How a KOL Management Platform Transforms Oncology KOL Mapping
A KOL management platform simplifies this significantly. Powered by AI, the platform continuously crawls and analyses data points across publications, conference activity, clinical trial registries, and other publicly available sources to identify relevant experts in oncology. It validates this data, generates insights, and produces a ready-to-use list of KOLs along with their complete profiles, covering scientific output, therapeutic focus, institutional affiliations, and engagement history.
This removes the need for teams to manually track, compile, and verify expert data across multiple sources. The KOL management platform builds and updates profiles automatically, so Medical Affairs teams are always working with current information rather than a snapshot that may already be outdated. Platforms like konectar are built specifically for this — enabling life sciences teams to move from scattered data to structured KOL intelligence without the manual overhead.
Where the platform adds further value is in network mapping. Oncology experts rarely operate in isolation. A researcher active in immuno-oncology may also contribute to hematology trials, present at cross-specialty congresses, and collaborate with investigators across geographies.

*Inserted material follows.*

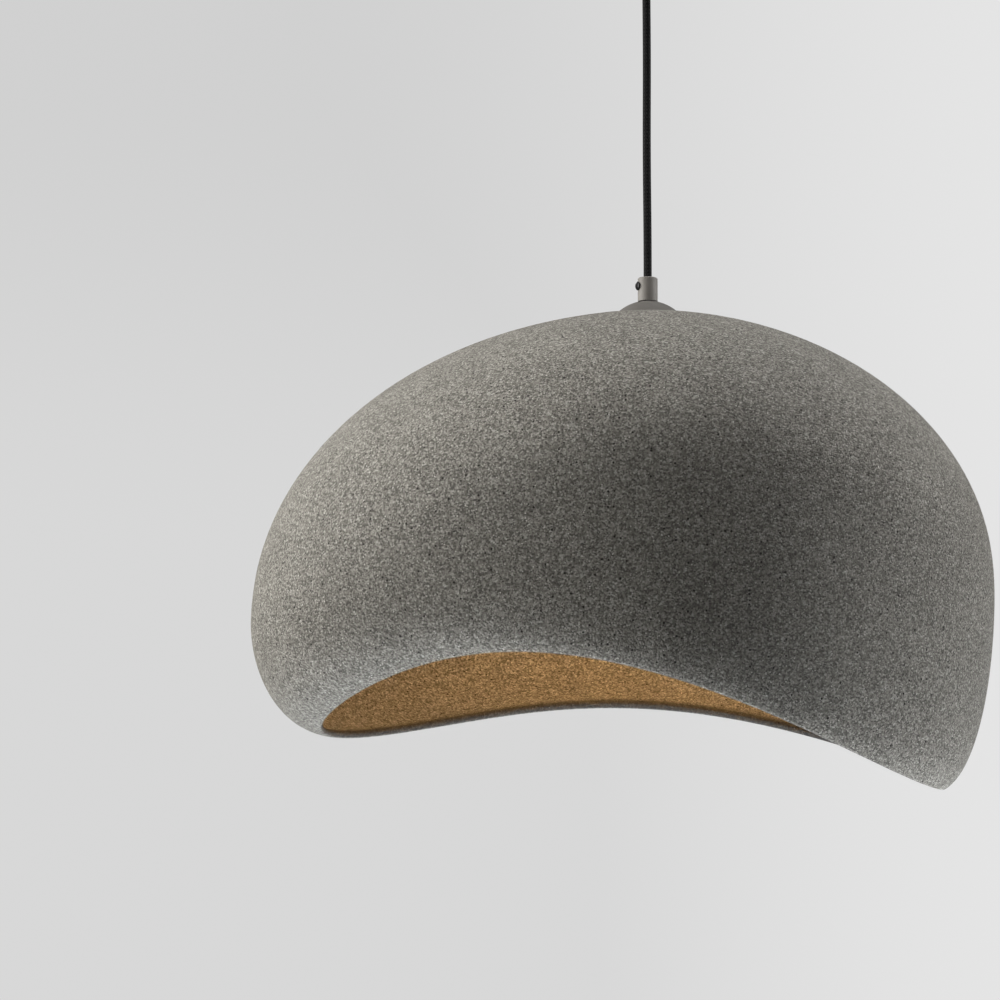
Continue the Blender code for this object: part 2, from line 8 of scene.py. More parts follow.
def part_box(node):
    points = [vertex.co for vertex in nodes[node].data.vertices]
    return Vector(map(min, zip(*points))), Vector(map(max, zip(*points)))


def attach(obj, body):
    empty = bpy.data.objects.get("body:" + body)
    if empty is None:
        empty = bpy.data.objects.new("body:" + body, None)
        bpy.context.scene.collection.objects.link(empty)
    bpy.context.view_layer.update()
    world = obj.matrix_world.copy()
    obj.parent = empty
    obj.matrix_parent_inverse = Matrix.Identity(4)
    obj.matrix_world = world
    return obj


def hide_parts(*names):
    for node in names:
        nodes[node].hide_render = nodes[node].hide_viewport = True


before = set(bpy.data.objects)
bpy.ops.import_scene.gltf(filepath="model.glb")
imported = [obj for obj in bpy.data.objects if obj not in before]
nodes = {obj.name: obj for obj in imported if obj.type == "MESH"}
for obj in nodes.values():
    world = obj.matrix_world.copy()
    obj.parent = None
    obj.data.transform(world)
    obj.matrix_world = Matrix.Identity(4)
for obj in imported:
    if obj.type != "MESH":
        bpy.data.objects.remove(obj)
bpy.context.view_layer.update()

The KOL management platform surfaces these connections, giving teams a clearer picture of how influence flows across the oncology landscape and where the most relevant experts sit within it.
The result is a faster, more accurate foundation for KOL engagement — with less duplication, fewer errors, and more time for the work that actually matters.
Conclusion
Oncology KOL mapping is not a one-time exercise. As therapeutic landscape changes, new researchers emerge, and influence patterns evolve, life sciences teams will need to keep track of all these. A KOL management platform brings structure, speed, and accuracy to this process that has traditionally been resource-heavy and error-prone. From KOL identification to network mapping, it gives teams the insights they need to engage the right experts at the right time and build relationships that hold scientific and strategic value over the long term.
FAQs:
What is KOL mapping in oncology?
KOL mapping in oncology is the process of identifying, profiling, and analysing key opinion leaders across tumor types, treatment areas, and geographies to support Medical Affairs strategy.
Why is KOL mapping more complex in oncology than other therapy areas?
Oncology has a large and fragmented expert landscape. Researchers often span multiple tumor types and functions, influence shifts frequently, and new voices emerge regularly through trials and publications — making continuous tracking essential.
How does a KOL management platform support KOL mapping?
The platform automatically crawls different publications, trial registries, social media channels , etc to build complete KOL profiles, and update them continuously. It helps remove the manual effort involved in tracking and compiling data.
What is the difference between KOL identification and KOL mapping?
Identification is about finding relevant healthcare experts. Mapping goes further, including building KOLs’ complete profiles, understanding their networks, and analysing how influence connects across the oncology landscape.